WHAT TO PRODUCE: Within the material below, transcribe exactly the lines from the one holding "# Battery lead: out" through the one holding "Vector(map(max, high, point))", keeping both ends and skipping the rest.

>>>

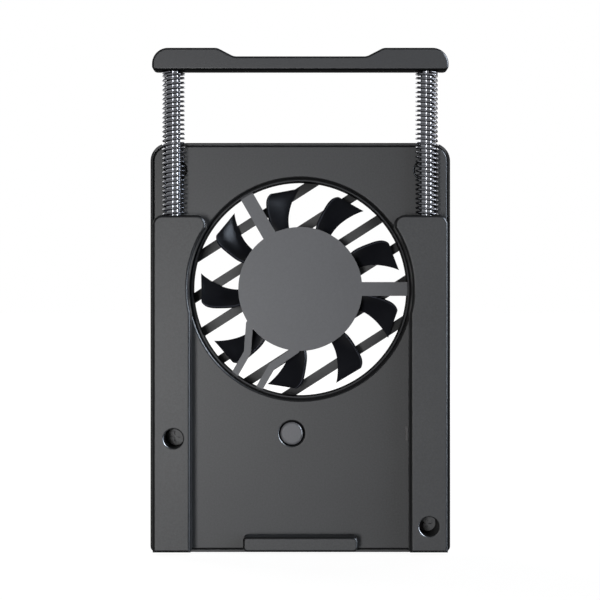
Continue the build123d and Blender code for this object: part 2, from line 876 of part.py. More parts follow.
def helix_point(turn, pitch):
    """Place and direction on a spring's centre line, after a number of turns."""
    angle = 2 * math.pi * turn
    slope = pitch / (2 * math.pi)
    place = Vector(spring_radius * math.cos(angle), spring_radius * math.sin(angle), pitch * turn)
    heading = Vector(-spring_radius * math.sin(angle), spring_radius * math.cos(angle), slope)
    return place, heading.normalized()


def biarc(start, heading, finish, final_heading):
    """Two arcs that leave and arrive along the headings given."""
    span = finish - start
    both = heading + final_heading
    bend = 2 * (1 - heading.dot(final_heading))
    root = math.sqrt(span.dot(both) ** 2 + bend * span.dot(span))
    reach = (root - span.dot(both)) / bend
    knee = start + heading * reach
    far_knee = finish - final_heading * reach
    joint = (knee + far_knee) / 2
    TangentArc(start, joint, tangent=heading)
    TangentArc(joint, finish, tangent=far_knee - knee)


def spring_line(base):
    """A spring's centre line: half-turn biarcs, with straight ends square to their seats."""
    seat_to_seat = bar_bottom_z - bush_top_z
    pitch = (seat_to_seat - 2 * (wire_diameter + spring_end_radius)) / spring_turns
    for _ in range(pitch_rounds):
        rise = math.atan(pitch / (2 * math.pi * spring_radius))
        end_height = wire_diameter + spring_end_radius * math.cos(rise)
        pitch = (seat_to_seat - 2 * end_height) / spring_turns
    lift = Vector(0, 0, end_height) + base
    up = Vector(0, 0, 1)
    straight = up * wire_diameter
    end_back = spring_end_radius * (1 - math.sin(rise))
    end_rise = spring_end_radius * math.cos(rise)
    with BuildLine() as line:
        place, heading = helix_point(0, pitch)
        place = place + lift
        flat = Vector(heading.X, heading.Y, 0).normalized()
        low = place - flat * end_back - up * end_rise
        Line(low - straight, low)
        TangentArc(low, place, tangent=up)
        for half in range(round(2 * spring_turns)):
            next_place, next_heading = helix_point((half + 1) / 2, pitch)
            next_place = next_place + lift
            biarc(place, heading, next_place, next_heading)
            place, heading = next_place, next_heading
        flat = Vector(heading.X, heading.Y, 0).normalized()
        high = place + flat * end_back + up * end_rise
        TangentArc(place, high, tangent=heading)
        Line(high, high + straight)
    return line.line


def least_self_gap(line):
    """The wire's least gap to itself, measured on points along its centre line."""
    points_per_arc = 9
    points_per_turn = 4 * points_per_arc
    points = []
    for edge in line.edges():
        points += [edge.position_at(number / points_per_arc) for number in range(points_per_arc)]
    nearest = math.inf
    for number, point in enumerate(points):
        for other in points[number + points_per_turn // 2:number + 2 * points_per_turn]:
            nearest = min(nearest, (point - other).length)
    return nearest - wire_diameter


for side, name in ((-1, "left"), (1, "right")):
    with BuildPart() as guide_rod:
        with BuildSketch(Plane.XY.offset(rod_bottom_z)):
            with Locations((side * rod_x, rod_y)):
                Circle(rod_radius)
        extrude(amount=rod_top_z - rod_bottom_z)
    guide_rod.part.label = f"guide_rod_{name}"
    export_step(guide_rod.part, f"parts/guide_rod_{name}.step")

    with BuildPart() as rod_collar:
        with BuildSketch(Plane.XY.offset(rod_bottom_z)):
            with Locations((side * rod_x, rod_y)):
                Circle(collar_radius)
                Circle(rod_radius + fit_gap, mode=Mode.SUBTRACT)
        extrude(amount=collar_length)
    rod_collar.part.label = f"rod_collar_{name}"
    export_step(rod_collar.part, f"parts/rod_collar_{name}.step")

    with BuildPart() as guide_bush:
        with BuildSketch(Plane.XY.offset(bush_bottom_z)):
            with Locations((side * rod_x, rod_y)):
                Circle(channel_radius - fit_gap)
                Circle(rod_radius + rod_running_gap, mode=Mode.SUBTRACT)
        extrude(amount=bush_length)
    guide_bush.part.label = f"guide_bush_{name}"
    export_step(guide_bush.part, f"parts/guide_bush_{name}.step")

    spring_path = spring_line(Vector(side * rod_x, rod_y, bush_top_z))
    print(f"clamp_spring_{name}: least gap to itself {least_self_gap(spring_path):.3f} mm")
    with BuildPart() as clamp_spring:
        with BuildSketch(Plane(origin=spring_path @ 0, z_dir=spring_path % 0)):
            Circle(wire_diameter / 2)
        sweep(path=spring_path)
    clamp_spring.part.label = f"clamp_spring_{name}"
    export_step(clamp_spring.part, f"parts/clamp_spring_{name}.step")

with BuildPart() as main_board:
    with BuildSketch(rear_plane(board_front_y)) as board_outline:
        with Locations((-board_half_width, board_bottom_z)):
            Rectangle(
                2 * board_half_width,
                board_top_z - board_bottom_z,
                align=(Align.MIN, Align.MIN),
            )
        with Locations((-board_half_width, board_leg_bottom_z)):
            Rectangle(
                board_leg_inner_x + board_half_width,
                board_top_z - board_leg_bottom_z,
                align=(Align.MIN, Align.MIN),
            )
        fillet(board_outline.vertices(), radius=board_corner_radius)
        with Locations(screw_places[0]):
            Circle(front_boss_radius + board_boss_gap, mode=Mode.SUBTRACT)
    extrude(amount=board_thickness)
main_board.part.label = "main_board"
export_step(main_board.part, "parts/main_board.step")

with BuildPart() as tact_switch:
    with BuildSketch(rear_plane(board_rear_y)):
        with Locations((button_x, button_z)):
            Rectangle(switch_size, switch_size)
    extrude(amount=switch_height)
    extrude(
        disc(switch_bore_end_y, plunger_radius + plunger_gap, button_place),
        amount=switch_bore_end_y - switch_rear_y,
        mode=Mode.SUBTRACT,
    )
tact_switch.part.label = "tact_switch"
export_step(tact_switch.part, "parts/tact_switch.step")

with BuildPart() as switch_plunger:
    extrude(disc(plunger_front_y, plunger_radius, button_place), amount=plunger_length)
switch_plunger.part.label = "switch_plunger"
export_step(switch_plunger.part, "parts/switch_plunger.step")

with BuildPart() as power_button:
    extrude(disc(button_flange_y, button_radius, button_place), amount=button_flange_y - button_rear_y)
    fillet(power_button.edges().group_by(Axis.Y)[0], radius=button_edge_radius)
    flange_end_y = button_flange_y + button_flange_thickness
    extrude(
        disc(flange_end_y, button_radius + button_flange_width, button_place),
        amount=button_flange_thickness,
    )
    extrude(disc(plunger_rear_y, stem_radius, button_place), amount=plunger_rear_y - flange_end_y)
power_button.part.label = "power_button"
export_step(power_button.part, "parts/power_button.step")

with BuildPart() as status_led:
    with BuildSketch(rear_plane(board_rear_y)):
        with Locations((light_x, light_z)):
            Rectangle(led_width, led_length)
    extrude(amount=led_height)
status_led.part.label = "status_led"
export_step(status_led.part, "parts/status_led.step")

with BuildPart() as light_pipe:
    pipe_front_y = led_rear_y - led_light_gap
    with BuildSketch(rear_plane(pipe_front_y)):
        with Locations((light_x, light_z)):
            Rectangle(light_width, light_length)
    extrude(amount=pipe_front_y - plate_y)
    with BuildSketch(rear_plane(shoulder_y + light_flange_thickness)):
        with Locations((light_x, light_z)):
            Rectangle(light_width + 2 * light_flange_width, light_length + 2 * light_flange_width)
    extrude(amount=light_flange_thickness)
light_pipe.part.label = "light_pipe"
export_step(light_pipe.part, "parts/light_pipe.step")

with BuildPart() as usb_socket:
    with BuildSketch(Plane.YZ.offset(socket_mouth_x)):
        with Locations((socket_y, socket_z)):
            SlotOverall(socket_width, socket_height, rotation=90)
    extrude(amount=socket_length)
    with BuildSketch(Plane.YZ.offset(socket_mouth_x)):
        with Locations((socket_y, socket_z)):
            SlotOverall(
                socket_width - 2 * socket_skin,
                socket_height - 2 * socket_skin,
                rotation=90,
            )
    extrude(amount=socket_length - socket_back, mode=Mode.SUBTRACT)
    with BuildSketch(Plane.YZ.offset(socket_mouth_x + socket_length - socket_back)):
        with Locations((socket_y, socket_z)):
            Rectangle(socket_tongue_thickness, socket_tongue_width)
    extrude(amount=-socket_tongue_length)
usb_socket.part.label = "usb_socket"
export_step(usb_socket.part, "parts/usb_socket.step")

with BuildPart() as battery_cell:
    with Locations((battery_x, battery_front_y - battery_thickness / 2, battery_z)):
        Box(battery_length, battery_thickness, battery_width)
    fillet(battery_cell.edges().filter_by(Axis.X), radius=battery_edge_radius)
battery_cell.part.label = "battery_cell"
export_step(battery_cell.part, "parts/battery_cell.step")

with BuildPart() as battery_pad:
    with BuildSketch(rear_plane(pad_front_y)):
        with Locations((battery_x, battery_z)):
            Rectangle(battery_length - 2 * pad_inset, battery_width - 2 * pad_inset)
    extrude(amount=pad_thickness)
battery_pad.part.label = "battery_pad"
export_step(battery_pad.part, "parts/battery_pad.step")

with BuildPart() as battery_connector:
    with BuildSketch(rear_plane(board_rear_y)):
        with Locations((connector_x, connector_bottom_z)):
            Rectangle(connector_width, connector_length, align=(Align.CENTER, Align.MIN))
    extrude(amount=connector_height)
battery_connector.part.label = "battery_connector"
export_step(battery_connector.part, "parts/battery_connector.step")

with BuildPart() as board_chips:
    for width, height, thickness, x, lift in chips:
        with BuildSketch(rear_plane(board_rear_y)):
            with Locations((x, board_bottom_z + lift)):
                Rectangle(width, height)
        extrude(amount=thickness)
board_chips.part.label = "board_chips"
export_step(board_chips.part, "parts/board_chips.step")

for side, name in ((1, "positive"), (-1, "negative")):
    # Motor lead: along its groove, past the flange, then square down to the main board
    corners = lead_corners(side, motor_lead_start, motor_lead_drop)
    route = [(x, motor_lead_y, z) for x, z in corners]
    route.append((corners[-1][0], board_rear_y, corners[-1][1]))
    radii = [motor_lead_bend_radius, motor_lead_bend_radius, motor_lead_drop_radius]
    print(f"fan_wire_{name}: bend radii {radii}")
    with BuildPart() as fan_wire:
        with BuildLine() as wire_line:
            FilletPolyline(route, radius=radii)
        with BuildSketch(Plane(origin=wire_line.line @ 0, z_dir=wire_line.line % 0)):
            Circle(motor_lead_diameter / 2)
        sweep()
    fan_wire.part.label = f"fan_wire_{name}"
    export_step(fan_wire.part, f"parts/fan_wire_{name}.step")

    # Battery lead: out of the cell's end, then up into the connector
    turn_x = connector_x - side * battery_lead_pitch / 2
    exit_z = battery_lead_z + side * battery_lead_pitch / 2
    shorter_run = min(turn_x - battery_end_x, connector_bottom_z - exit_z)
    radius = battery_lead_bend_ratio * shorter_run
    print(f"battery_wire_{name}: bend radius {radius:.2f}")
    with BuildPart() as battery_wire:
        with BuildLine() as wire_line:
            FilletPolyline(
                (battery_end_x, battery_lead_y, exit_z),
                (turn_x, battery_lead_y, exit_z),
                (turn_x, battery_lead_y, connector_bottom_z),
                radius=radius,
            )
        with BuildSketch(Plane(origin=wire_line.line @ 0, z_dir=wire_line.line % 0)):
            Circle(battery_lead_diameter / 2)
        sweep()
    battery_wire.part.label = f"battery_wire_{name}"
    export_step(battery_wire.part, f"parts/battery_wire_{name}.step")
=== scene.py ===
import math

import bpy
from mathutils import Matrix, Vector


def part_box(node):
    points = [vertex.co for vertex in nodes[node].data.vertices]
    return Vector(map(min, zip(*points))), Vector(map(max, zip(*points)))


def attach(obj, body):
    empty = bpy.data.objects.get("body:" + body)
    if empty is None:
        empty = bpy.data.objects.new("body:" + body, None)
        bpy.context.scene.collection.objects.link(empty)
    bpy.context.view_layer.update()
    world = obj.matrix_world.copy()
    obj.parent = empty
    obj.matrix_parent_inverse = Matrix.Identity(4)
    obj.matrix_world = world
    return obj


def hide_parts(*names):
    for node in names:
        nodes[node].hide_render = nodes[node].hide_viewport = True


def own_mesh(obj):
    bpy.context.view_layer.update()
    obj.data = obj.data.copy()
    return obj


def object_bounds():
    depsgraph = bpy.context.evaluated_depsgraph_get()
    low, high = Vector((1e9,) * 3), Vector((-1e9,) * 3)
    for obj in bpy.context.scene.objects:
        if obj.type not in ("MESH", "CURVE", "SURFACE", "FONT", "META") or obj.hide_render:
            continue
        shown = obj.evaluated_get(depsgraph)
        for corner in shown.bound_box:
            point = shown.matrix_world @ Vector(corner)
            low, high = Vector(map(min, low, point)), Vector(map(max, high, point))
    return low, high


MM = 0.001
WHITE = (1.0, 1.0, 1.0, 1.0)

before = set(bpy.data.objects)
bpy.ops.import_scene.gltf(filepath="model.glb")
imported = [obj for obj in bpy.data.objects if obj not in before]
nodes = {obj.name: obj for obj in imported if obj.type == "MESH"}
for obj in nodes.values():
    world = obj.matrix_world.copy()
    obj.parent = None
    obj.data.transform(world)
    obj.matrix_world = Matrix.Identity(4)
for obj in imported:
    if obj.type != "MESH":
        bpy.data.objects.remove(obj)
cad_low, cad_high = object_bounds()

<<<

WRITTEN RESPONSE:
    # Battery lead: out of the cell's end, then up into the connector
    turn_x = connector_x - side * battery_lead_pitch / 2
    exit_z = battery_lead_z + side * battery_lead_pitch / 2
    shorter_run = min(turn_x - battery_end_x, connector_bottom_z - exit_z)
    radius = battery_lead_bend_ratio * shorter_run
    print(f"battery_wire_{name}: bend radius {radius:.2f}")
    with BuildPart() as battery_wire:
        with BuildLine() as wire_line:
            FilletPolyline(
                (battery_end_x, battery_lead_y, exit_z),
                (turn_x, battery_lead_y, exit_z),
                (turn_x, battery_lead_y, connector_bottom_z),
                radius=radius,
            )
        with BuildSketch(Plane(origin=wire_line.line @ 0, z_dir=wire_line.line % 0)):
            Circle(battery_lead_diameter / 2)
        sweep()
    battery_wire.part.label = f"battery_wire_{name}"
    export_step(battery_wire.part, f"parts/battery_wire_{name}.step")
=== scene.py ===
import math

import bpy
from mathutils import Matrix, Vector


def part_box(node):
    points = [vertex.co for vertex in nodes[node].data.vertices]
    return Vector(map(min, zip(*points))), Vector(map(max, zip(*points)))


def attach(obj, body):
    empty = bpy.data.objects.get("body:" + body)
    if empty is None:
        empty = bpy.data.objects.new("body:" + body, None)
        bpy.context.scene.collection.objects.link(empty)
    bpy.context.view_layer.update()
    world = obj.matrix_world.copy()
    obj.parent = empty
    obj.matrix_parent_inverse = Matrix.Identity(4)
    obj.matrix_world = world
    return obj


def hide_parts(*names):
    for node in names:
        nodes[node].hide_render = nodes[node].hide_viewport = True


def own_mesh(obj):
    bpy.context.view_layer.update()
    obj.data = obj.data.copy()
    return obj


def object_bounds():
    depsgraph = bpy.context.evaluated_depsgraph_get()
    low, high = Vector((1e9,) * 3), Vector((-1e9,) * 3)
    for obj in bpy.context.scene.objects:
        if obj.type not in ("MESH", "CURVE", "SURFACE", "FONT", "META") or obj.hide_render:
            continue
        shown = obj.evaluated_get(depsgraph)
        for corner in shown.bound_box:
            point = shown.matrix_world @ Vector(corner)
            low, high = Vector(map(min, low, point)), Vector(map(max, high, point))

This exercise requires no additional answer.